Monday 10 November 2008

Album Review: Castanets 'City Of Refuge' released 10/11/08


City Of Refuge is by turns twitching and soothing, awash with experimentalism and the upturned familiarity of American alt-folk. It was recorded in three weeks in a motel in the Nevada desert by one Ray Raposta, in a burst of creative solitude that resounds within the confines of the fifteen tracks.

Most of the themes within City Of Refuge are fleeting, ephemeral glimpses into the mind of a man alone in the vastness of the dustbowl landscape and the hollowed plains of his own consciousness. ‘Celestial Shore’ introduces the City with a guitar fanfare that resounds with sun-bright reverb and a melodic warmth. From thereon in, however, there is probing sparseness about the soundscape that Raposta has created in the City Of Refuge, which manifests itself as a mind creeping into forgotten corners of memory and undiscovered rifts of thought. Some of the time, Rasposta’s compositions are completely abstract. The ‘High Plain’ trio are pointillist experiments in the echo of crystal drops of synthesised sound, left to reverb as though in a goldfish bowl, or the outer layers of the earth’s atmosphere.

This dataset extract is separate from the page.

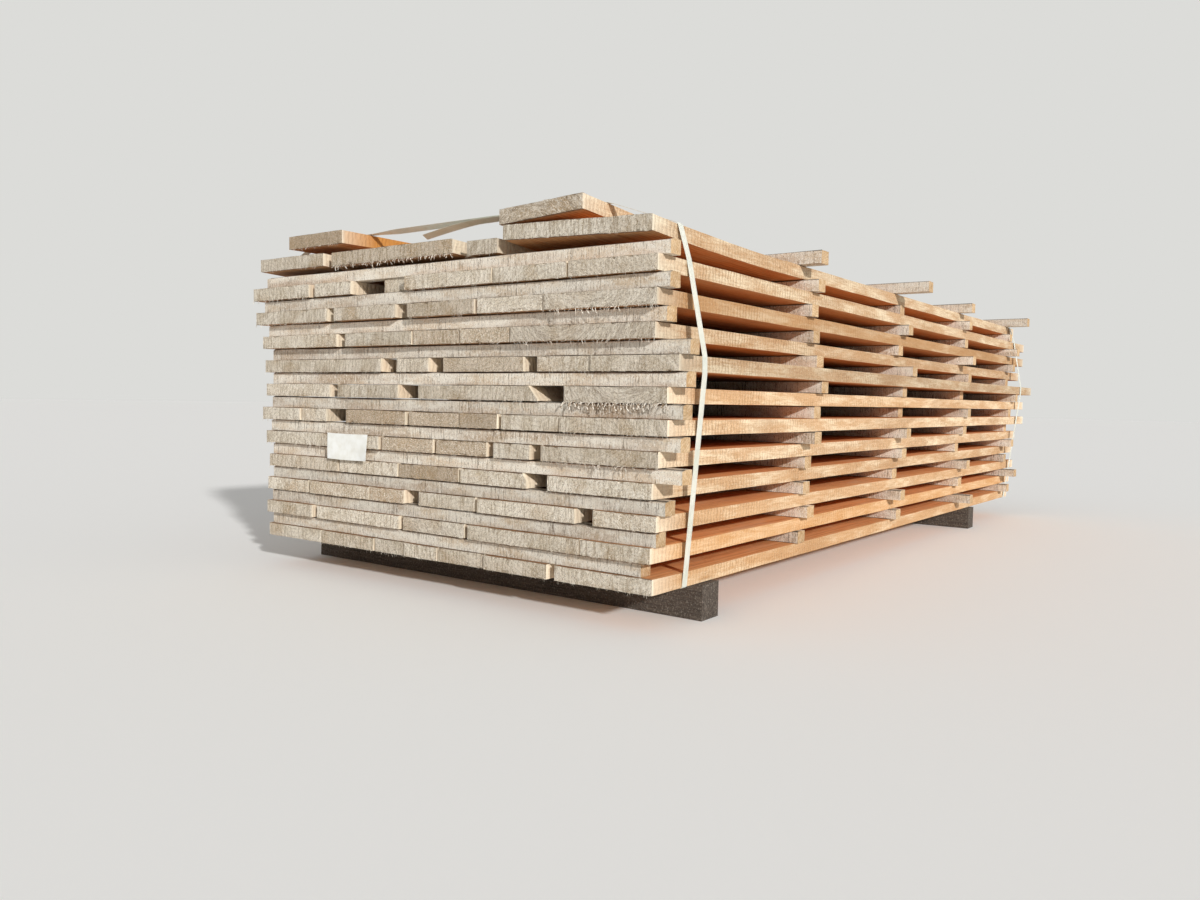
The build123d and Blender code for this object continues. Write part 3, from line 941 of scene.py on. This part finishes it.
def ribbon_mesh(name, points, outward, lean, width, twists, closed=True):
    """Flat ribbon along a path across the pack, turned about the path by the twists. Its edges are a little
    thinner. The lean gives its middle along the pack at the floor, and how that grows with height."""
    upper = [(-0.5, 0.3), (-0.42, 0.5), (0, 0.5), (0.42, 0.5), (0.5, 0.3)]
    profile = upper + [(0.5, -0.3), (0, -0.5), (-0.5, -0.3)]
    ring, stations = len(profile), len(points)
    verts, uvs, faces = [], [], []
    length = 0.0
    for place, (point, away, twist) in enumerate(zip(points, outward, twists)):
        if place:
            length += (point - points[place - 1]).length
        for across, up in profile:
            wide, thick = across * width, up * STRAP_THICKNESS
            offset = away * (thick * math.cos(twist) + wide * math.sin(twist))
            height = point.y + offset.y
            along = lean[0] + lean[1] * height + wide * math.cos(twist) - thick * math.sin(twist)
            verts.append((point.x + offset.x, along, height))
            uvs.append((wide, length))
    for place in range(stations if closed else stations - 1):
        first, second = place * ring, (place + 1) % stations * ring
        for side in range(ring):
            other = (side + 1) % ring
            faces.append((first + side, first + other, second + other, second + side))
    if not closed:
        faces += [tuple(range(ring)), tuple(range((stations - 1) * ring, stations * ring))]
    mesh = bpy.data.meshes.new(name)
    mesh.from_pydata(verts, [], faces)
    layer = mesh.uv_layers.new(name="ribbon")
    for loop in mesh.loops:
        layer.data[loop.index].uv = uvs[loop.vertex_index]
    facing = bmesh.new()
    facing.from_mesh(mesh)
    bmesh.ops.recalc_face_normals(facing, faces=facing.faces)
    facing.to_mesh(mesh)
    facing.free()
    mesh.update()
    return mesh


def bends_in(before, middle, after):
    """Whether a path through three places bends to the right at the middle one, or runs straight on."""
    (x, y), (far_x, far_y) = ([place[axis] - before[axis] for axis in (0, 1)] for place in (middle, after))
    return x * far_y <= y * far_x


def strap_loop(node):
    """Corners of a strap's outer side, going round, its width, and its middle along the pack at the floor
    with how that grows with height."""
    ends = {}
    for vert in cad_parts[node].data.vertices:
        ends.setdefault((round(vert.co.x, 6), round(vert.co.z, 6)), []).append(vert.co.y)
    places = sorted(ends)
    foot, head = (pick(places, key=lambda place: place[1]) for pick in (min, max))
    middles = [(min(ends[place]) + max(ends[place])) / 2 for place in (foot, head)]
    slope = (middles[1] - middles[0]) / (head[1] - foot[1])
    lean = (middles[0] - slope * foot[1], slope)
    sides = []
    for step in (1, -1):
        side = []
        for place in places[::step]:
            while len(side) > 1 and bends_in(side[-2], side[-1], place):
                side.pop()
            side.append(place)
        sides += side[:-1]
    return [Vector(place) for place in sides], max(ends[foot]) - min(ends[foot]), lean


# Turn of the front strap's free run, and the length at each end of it over which the turn comes in
FREE_TWIST = math.radians(-28)
TWIST_RUN = 90 * MM

# The strap's loose end: how far from the loose board it starts, its length, how much of that length lies
# under the free run, how far under it, and how far its tip droops
TAIL_START = 14 * MM
TAIL_LENGTH = 260 * MM
TAIL_LYING = 0.42
TAIL_BELOW = 1.5 * MM
TAIL_DROOP = 17 * MM
TAIL_STEPS = 18

# How far a strap's run across the top is, at least, over the underside of the loose board on the right
TOP_RUN = 20 * MM


def on_top(point):
    """Whether a point of a strap is on its run across the top of the pack."""
    return point.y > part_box("loose_board_right")[0].z + TOP_RUN


def free_twist(point):
    """Turn of a strap where it crosses the top between the two loose boards, with nothing under it."""
    start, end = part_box("loose_board_left")[1].x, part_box("loose_board_right")[0].x
    if not on_top(point):
        return 0.0
    share = min(max(min(point.x - start, end - point.x) / TWIST_RUN, 0.0), 1.0)
    return FREE_TWIST * share * share * (3 - 2 * share)


def strap_tail(points):
    """Path of the strap's loose end. It lies under the free run up to the loose board on the right, and
    droops away from it to the left."""
    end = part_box("loose_board_right")[0].x - TAIL_START
    top = sorted((point for point in points if on_top(point)), key=lambda point: point.x)
    tail = []
    for step in range(TAIL_STEPS + 1):
        share = step / TAIL_STEPS
        x = end - TAIL_LENGTH * share
        before = [point for point in top if point.x <= x][-1]
        after = [point for point in top if point.x > x][0]
        height = before.y + (after.y - before.y) * (x - before.x) / (after.x - before.x)
        droop = max(0.0, share - TAIL_LYING) / (1 - TAIL_LYING)
        tail.append(Vector((x, height - TAIL_BELOW - TAIL_DROOP * droop**1.3)))
    return tail


class LUMBER_OT_wrap_straps(bpy.types.Operator):
    """Wraps the two straps round the pack, the front one with its loose end on top"""

    bl_idname = "lumber.wrap_straps"
    bl_label = "Wrap straps"

    def execute(self, context):
        material = strapping()
        for node in ("strap_front", "strap_rear"):
            corners, width, lean = strap_loop(node)
            points, outward = rounded_loop(corners)
            points = [point - away * STRAP_INSET for point, away in zip(points, outward)]
            mesh = ribbon_mesh(node, points, outward, lean, width, [free_twist(point) for point in points])
            if node == "strap_front":
                path = strap_tail(points)
                up = [Vector((0, 1))] * len(path)
                twists = [free_twist(point) for point in path]
                add_mesh(mesh, ribbon_mesh("tail", path, up, lean, width, twists, closed=False))
            mesh.materials.append(material)
            finish_piece(new_object(node.replace("strap", "ribbon"), mesh), node)
        return {"FINISHED"}


# Card


CARD_COLUMNS, CARD_ROWS = 24, 12
CARD_THICKNESS = 0.3 * MM
# How far the card's sheet lies off the flat card's back at least
CARD_LIFT = 0.7 * MM
# Where its lower corners start to curl, as shares of its width, and how strongly they curl
LEFT_CURL_START, RIGHT_CURL_START = 0.3, 0.72
LEFT_CURL, RIGHT_CURL = 2.6 * MM, 45 * MM
# How far the middle of its lower edge bows out, and how high its ripple is
CARD_BOW, CARD_RIPPLE = 1.4 * MM, 0.5 * MM
# How far its middle sags, and how far its upper corners stand out sideways
CARD_SAG, CARD_FLARE = 1.0 * MM, 1.2 * MM


def card_stock():
    """Blank card label: smooth white paper, a little yellowed and dusty, with faint wrinkles."""
    material, tree = new_material("white card label")
    pack = add_node(tree, "TexCoord", output="Object")
    age = blotches(pack, 20)
    colour = coated(tree, linear("f6f6f1"), [("e9e7dd", age, 0.4, 0.75, 1.0)])
    wrinkled = bumped(tree, [(blotches(pack, 12, 2.0), 0.8)])
    add_shader(tree, {"Base Color": colour, "Roughness": 0.55, "Normal": wrinkled})
    return material


def card_sheet(low, high):
    """Thin sheet over the flat card, with its lower corners curled up, a slight bow and a ripple."""
    verts, faces = [], []
    for row in range(CARD_ROWS + 1):
        for column in range(CARD_COLUMNS + 1):
            across, up = column / CARD_COLUMNS, row / CARD_ROWS
            right_curl = RIGHT_CURL * max(0.0, across - RIGHT_CURL_START) ** 2 * (1.2 - up)
            left_curl = LEFT_CURL * max(0.0, LEFT_CURL_START - across) * (1 - up)
            bow = CARD_BOW * math.sin(math.pi * across) * (1 - up)
            ripple = CARD_RIPPLE * math.sin(7 * across + 3 * up)
            x = low.x + across * (high.x - low.x) - CARD_FLARE * up * (1 - 2 * across)
            z = low.z + up * (high.z - low.z) - CARD_SAG * math.sin(math.pi * across)
            verts.append((x, high.y - CARD_LIFT - max(0.0, right_curl + left_curl + bow + ripple), z))
            if row < CARD_ROWS and column < CARD_COLUMNS:
                corner = len(verts) - 1
                faces.append((corner, corner + 1, corner + CARD_COLUMNS + 2, corner + CARD_COLUMNS + 1))
    mesh = bpy.data.meshes.new("card")
    mesh.from_pydata(verts, [], faces)
    return mesh


class LUMBER_OT_pin_card(bpy.types.Operator):
    """Fixes the blank card to the board ends"""

    bl_idname = "lumber.pin_card"
    bl_label = "Pin card"

    def execute(self, context):
        mesh = card_sheet(*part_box("label_card"))
        mesh.materials.append(card_stock())
        card = new_object("card_label", mesh)
        depth = card.modifiers.new("depth", "SOLIDIFY")
        depth.thickness = CARD_THICKNESS
        depth.offset = -1.0
        thick = evaluated_mesh(card)
        card.modifiers.clear()
        card.data = thick
        finish_piece(card, "label_card")
        return {"FINISHED"}


# Stage


# From the pack towards the sun, and how far the floor reaches from the middle, in metres
SUN_DIRECTION = (0.824, -0.445, 0.350)
FLOOR_REACH = 40.0
BACKGROUND = "dcdcd9"


def floor_material(settings):
    """Plain pale floor that looks white to the camera and keeps the pack's shadow."""
    material, tree = new_material("pale studio floor")
    pale = tuple(settings.floor_colour)
    add_shader(tree, {"Base Color": pale, "Roughness": 0.9, "Specular IOR Level": 0.1})
    return material


class LUMBER_OT_set_stage(bpy.types.Operator):
    """Sets the camera, the lights, the floor and the pale background"""

    bl_idname = "lumber.set_stage"
    bl_label = "Set stage"

    def execute(self, context):
        settings = context.scene.lumber_stage
        scene = context.scene
        scene.view_settings.view_transform = "Standard"
        camera_data = bpy.data.cameras.new("camera")
        camera_data.lens = settings.lens
        camera_data.sensor_width = 36.0
        camera_data.clip_start = 0.05
        camera_data.clip_end = 100.0
        scene.camera = new_object("camera", camera_data)
        turn = (
            Matrix.Rotation(settings.camera_heading, 4, "Z")
            @ Matrix.Rotation(math.pi / 2 - settings.camera_pitch, 4, "X")
            @ Matrix.Rotation(settings.camera_roll, 4, "Z")
        )
        scene.camera.matrix_world = Matrix.Translation(settings.camera_place) @ turn

        floor_mesh = bpy.data.meshes.new("floor")
        corners = [(x * FLOOR_REACH, y * FLOOR_REACH, 0) for x, y in ((-1, -1), (1, -1), (1, 1), (-1, 1))]
        floor_mesh.from_pydata(corners, [], [(0, 1, 2, 3)])
        floor_mesh.materials.append(floor_material(settings))
        new_object("floor", floor_mesh)

        key_data = bpy.data.lights.new("key", "SUN")
        key_data.energy = settings.key_strength
        key_data.angle = settings.key_spread
        key = new_object("key", key_data)
        key.rotation_euler = Vector(SUN_DIRECTION).to_track_quat("Z", "Y").to_euler()

        # Even light for everything, which the camera and reflections see as a pale background
        scene.world = bpy.data.worlds.new("even light")
        scene.world.use_nodes = True
        tree = scene.world.node_tree
        tree.nodes.clear()
        path = add_node(tree, "LightPath").node.outputs
        either = {".operation": "MAXIMUM", 0: path["Is Camera Ray"], 1: path["Is Glossy Ray"]}
        seen = add_node(tree, "Math", either)
        even = add_node(tree, "Background", {"Color": (1, 1, 1, 1), "Strength": settings.sky_strength})
        pale = add_node(tree, "Background", {"Color": linear(BACKGROUND), "Strength": 1.0})
        mix = add_node(tree, "MixShader", {0: seen, 1: even, 2: pale})
        add_node(tree, "OutputWorld", {"Surface": mix})
        return {"FINISHED"}


STEPS = (
    LUMBER_OT_lay_boards,
    LUMBER_OT_lay_stickers,
    LUMBER_OT_set_bearers,
    LUMBER_OT_wrap_straps,
    LUMBER_OT_pin_card,
    LUMBER_OT_set_stage,
)


class LUMBER_PT_steps(bpy.types.Panel):
    """Lists the steps that build the pack"""

    bl_label = "Stack of lumber"
    bl_idname = "LUMBER_PT_steps"
    bl_space_type = "VIEW_3D"
    bl_region_type = "UI"
    bl_category = "Lumber"

    def draw(self, context):
        for step in STEPS:
            self.layout.operator(step.bl_idname)


CLASSES = (TimberSettings, StageSettings, *STEPS, LUMBER_PT_steps)


def register():
    for cls in CLASSES:
        bpy.utils.register_class(cls)
    bpy.types.Scene.lumber_timber = bpy.props.PointerProperty(type=TimberSettings)
    bpy.types.Scene.lumber_stage = bpy.props.PointerProperty(type=StageSettings)


def unregister():
    del bpy.types.Scene.lumber_stage
    del bpy.types.Scene.lumber_timber
    for cls in reversed(CLASSES):
        bpy.utils.unregister_class(cls)


def main():
    register()
    bpy.ops.lumber.lay_boards()
    bpy.ops.lumber.lay_stickers()
    bpy.ops.lumber.set_bearers()
    bpy.ops.lumber.wrap_straps()
    bpy.ops.lumber.pin_card()
    bpy.ops.lumber.set_stage()


if __name__ == "__main__":
    main()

Where the city becomes more lucid, however, Raposta shows a clarity of concept that vindicates his exploration of abstraction. ‘Refuge 1’ revolves with dark intentions to ‘run to the city of refuge’, which by the time of penultimate sister track, ‘Refuge 2’ seem to have been fulfilled, as the thickly accented vocal drowns in the watery reverb of production. The momentary gospel of ‘Fly Away’ and the dry, spaghetti western guitar riffs of ‘Prettiest Chain’ place this largely experimental album within a musical context. But it is in the lapsarian tribute of final track ‘After The Fall’ that City Of Refuge is most melodic, and that lyrically and musically the finished album is best explained. Raposta writes ‘if I’d known where we were going, I would not have gone at all,’ but this album reverberates with the sense that it is only through journeying to the vast solitude of the Nevada desert that he could properly reflect on the valleys, plains and shores of his inner landscape.

The minimalist musicality and commercially uninterested abstraction of City Of Refuge is unlikely to win Raposta many record sales or a place in the mainstream music industry any time soon. Yet City Of Refuge resounds with musicality and clarity of expression of thought that makes it undeniably a critical success – that rare wonder of an album that manages to convincingly experiment with accepted forms.